Does the (1-)topos structure on simplicial sets have any homotopy-theoretic significance? To give an example of a peculiar feature of simplicial sets that I cannot remember encountering anywhere in the context of homotopy theory: every simplicial set $X$ possesses partial map classifier $X\rightarrowtail\widetilde X$: the $n$-simplices of $\widetilde X$ are partial simplices of $X$, i. e. maps from all kinds of simplicial subsets of the standard $n$-simplex $\Delta[n]$ to $X$. This $\widetilde X$ is a contractible Kan complex, in strongest possible way: it is an injective object, i. e. any $Y\leftarrowtail Y'\to\widetilde X$ extends to $Y$. It is thus some sort of a fibrant cone for $X$. This construction is functorial, in fact, part of a monad structure (sometimes called "lift monad" or "maybe monad"). Is not existence of such a thing useful for homotopy-theoretic purposes?
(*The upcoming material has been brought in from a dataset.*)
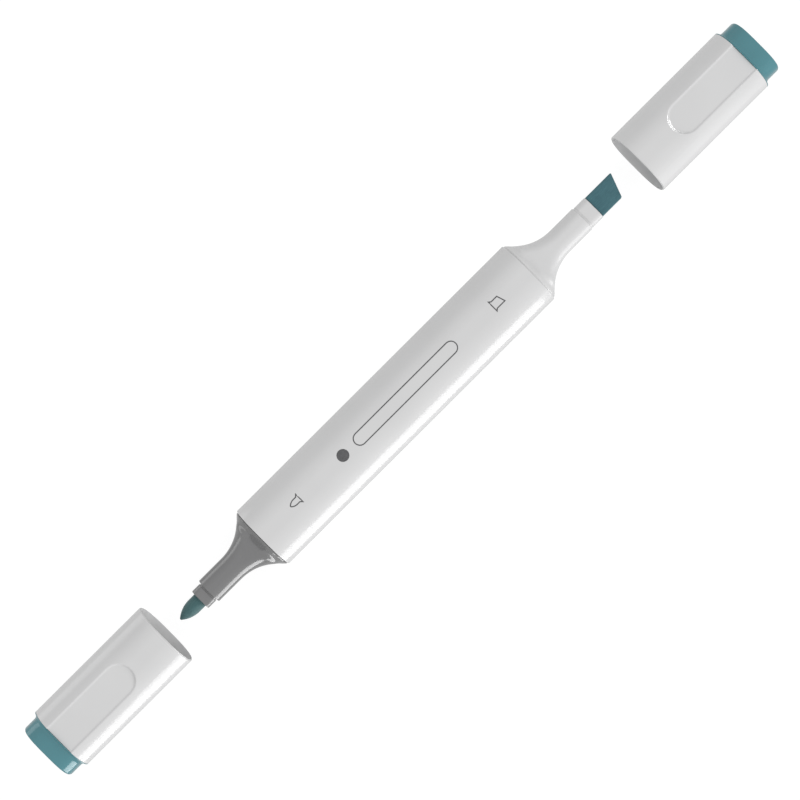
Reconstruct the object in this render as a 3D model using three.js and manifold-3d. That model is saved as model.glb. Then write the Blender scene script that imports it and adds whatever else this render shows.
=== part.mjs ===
// A felt tip marker with two nibs, lying on its back with both caps pulled off along its axis.
// Millimetres. +X runs along the marker towards the chisel nib and +Z up through the printed front face.
// The origin is the middle of the flat face that the barrel rests on.
import * as THREE from "three";
import { mergeVertices } from "three/addons/utils/BufferGeometryUtils.js";
import Module from "manifold-3d";

const wasm = await Module();
wasm.setup();

// ---- Driving dimensions ----

const GAP = 0.1; // assembly clearance between two separate pieces

const WIDTH = 15.6; // across the flats of the barrel and of both caps
const CORNER = 5.8; // corner radius of that outer section
const BOW = THREE.MathUtils.degToRad(14); // how far each face turns before its corner starts
const SMALL_BOW = THREE.MathUtils.degToRad(3); // the same on the neck, the collars and what fits them
const FLAT_SHARE = 0.15; // the flat middle of a face, as a share of the section's width

const BARREL_LENGTH = 79.1;
const BARREL_WALL = 1.3;
const RIB_WIDTH = 0.8;

// Distances along a nose are measured outwards from the end of the barrel.
const LIP_INSET = 0.35; // the nose's lip stands this far inside the barrel's outline
const LIP_EDGE = 0.35; // end of the lip's straight edge
const LIP_END = 0.9; // end of its taper, where the shoulder starts
const LIP_TAPER = 0.5;
const SPIGOT_LENGTH = 6.0; // what goes into the barrel
const NECK_START = 9.5;
const NECK_END = 16.1;
const NECK_WIDTH = 6.05;
const NECK_CORNER = 2.5;
const FINE_COLLAR = { end: 18.65, width: 4.95, height: 4.95, corner: 1.2 };
const CHISEL_COLLAR = { end: 19.5, width: 5.7, height: 4.95, corner: 1.4 };

const BULLET = { diameter: 3.4, straight: 20.6, tip: 24.7, tipDiameter: 0.3 };
const CHISEL = { width: 5.45, thickness: 3.3, shortSide: 25.2, longSide: 27.2, edge: 0.3 };
const TAIL = { width: 4.2, thickness: 2.6 }; // the chisel nib's narrower part, inside the nose
const NIB_DEPTH = 9.0; // how far a nib's tail reaches inside the barrel

const RESERVOIR_DIAMETER = 10.0;
const RESERVOIR_END = 1.0; // from the barrel's end to the reservoir's
const FILM_THICKNESS = 0.2;
const SOCKET_DEPTH = NIB_DEPTH - RESERVOIR_END + GAP;

// Distances along a cap are measured outwards from its mouth.
const CAP_LENGTH = 30.65;
const CAP_WALL = 1.2;
const MOUTH_WALL = 0.45; // thinner, where the mouth slips over the nose's shoulder
const MOUTH_DEPTH = 2.0;
const EDGE = 0.25; // chamfer on the cap's and the barrel's edges
const RECESS = { width: 7.05, length: 21.1, depth: 0.55 };
const LINER = { start: 9.5, wall: 0.95, tipRoom: 27.2, end: 28.4, flange: 1.0 };
const PLUG = { flange: 0.15, cove: 1.3, width: 13.8, corner: 4.0, end: 4.25, edge: 0.35, wall: 1.5 };

// How far each cap's mouth stands off the end of the barrel.
const CHISEL_CAP_OFF = 32.7;
const FINE_CAP_OFF = 29.1;

// ---- Derived sizes ----

const HALF = WIDTH / 2;
const BARREL_END = BARREL_LENGTH / 2;
const BORE_HALF = HALF - BARREL_WALL;
const SPIGOT_HALF = BORE_HALF - GAP;
const LIP_HALF = HALF - LIP_INSET;
const SHOULDER_HALF = LIP_HALF - LIP_TAPER;
const NECK_HALF = NECK_WIDTH / 2;
const FILM_INNER = RESERVOIR_DIAMETER / 2 + GAP;
const FILM_OUTER = FILM_INNER + FILM_THICKNESS;
const RIB_TIP = FILM_OUTER + GAP; // the ribs and the spigots hold the wrapped reservoir here
const CAP_BORE_HALF = HALF - CAP_WALL;
const LINER_BORE_HALF = NECK_HALF + GAP;

// ---- Materials ----

const material = (color, roughness) =>
  new THREE.MeshStandardMaterial({ color, roughness, metalness: 0, flatShading: true });
const whitePlastic = () => material(0xeeeef0, 0.35);
const greyPlastic = () => material(0x808080, 0.4);
const tealPlastic = () => material(0x588a90, 0.4);
const naturalPlastic = () => material(0xd8d9da, 0.5);
const chiselFelt = () => material(0x48696f, 0.9);
const bulletFelt = () => material(0x4d6f70, 0.9);
const reservoirFibre = () => material(0x3f6a72, 0.95);
const filmPlastic = () => material(0xcfd4d6, 0.3);

// ---- Geometry helpers ----

// A solid from a closed three.js geometry.
function solid(geometry) {
  const bare = geometry.clone();
  bare.deleteAttribute("normal");
  bare.deleteAttribute("uv");
  const merged = mergeVertices(bare, 1e-4);
  return new wasm.Manifold(
    new wasm.Mesh({
      numProp: 3,
      vertProperties: merged.attributes.position.array,
      triVerts: new Uint32Array(merged.index.array),
    }),
  );
}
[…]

Note that this is just one example, there surely are many other features that can be extracted from the topos structure. I found a related question Internal logic of the topos of simplicial sets but it is rather about peculiarities of simplicial sets as a particular topos than peculiarities of this topos as a particular homotopy-theoretic universe.
 A: To answer the title question: Yes, the fact that the 1-category $sSet$ is a 1-topos has homotopy-theoretic significance. It is closely related to the fact that the $\infty$-category $Spaces$ is an $\infty$-topos! To a large degree, constructions using the topos structure on $sSet$ can be recast model-independently as constructions using the $\infty$-topos structure on $Spaces$. If you like, I suppose you can see the fact that $Spaces$ is an $\infty$-topos as a consequence of the fact that $sSet$ is a 1-topos using Rezk's model topos machinery.
On the other hand, I'm not so sure about the significance of the partial map classifier in particular. The "$\infty$-partial map classifier" exists in $Spaces$, but there are not so many partial maps in the $\infty$-topos $Spaces$ as in the 1-topos $sSet$ (since a monomorphism is just a coproduct inclusion in $Spaces$). Probably this construction has some homotopy-theoretic significance in some model-dependent context, but it will depend on what the other model-dependent particulars of the situation are, I suspect.
On the gripping hand, an $\infty$-topos like $Spaces$ actually has object classifiers which are arguably even "better" than subobject classifiers.